One of the most important missions of the FCC is to ensure our nation’s commercial communications infrastructure supports public safety and national security. The vulnerability of advanced telecommunications networks to physical and cyber-attack is not lost upon us. We have and will continue to work closely with industry and our agency partners to identify, mitigate and where possible reduce cybersecurity risk.
Cybersecurity principles – availability, integrity, and confidentiality – are now routinely incorporated in our engagement with industry. Our advisory committees are doing important work tackling tough cybersecurity issues for current and future networks. Our approach is to have communication providers and their industry partners lead while the FCC brings useful assistance and transparency to ensure that this effort benefits from early peer review and serves to accelerate development of 5G devices and services. We believe that this approach will accelerate U.S. deployment of secure, reliable, and highly functional 5G networks.

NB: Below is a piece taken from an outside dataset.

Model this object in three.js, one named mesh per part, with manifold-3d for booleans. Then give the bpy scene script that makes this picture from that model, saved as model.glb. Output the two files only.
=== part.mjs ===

The Commission remains focused on harnessing the power of communications technology to grow our economy and enhance U.S. leadership while preserving timeless values like universal service. While there are disagreements about many of the issues I’ve outlined, we can all agree on the importance of the Commission’s core functions that are critical to U.S. economy, businesses, and consumers. I look forward to continuing to work with members of this Committee on these and other matters.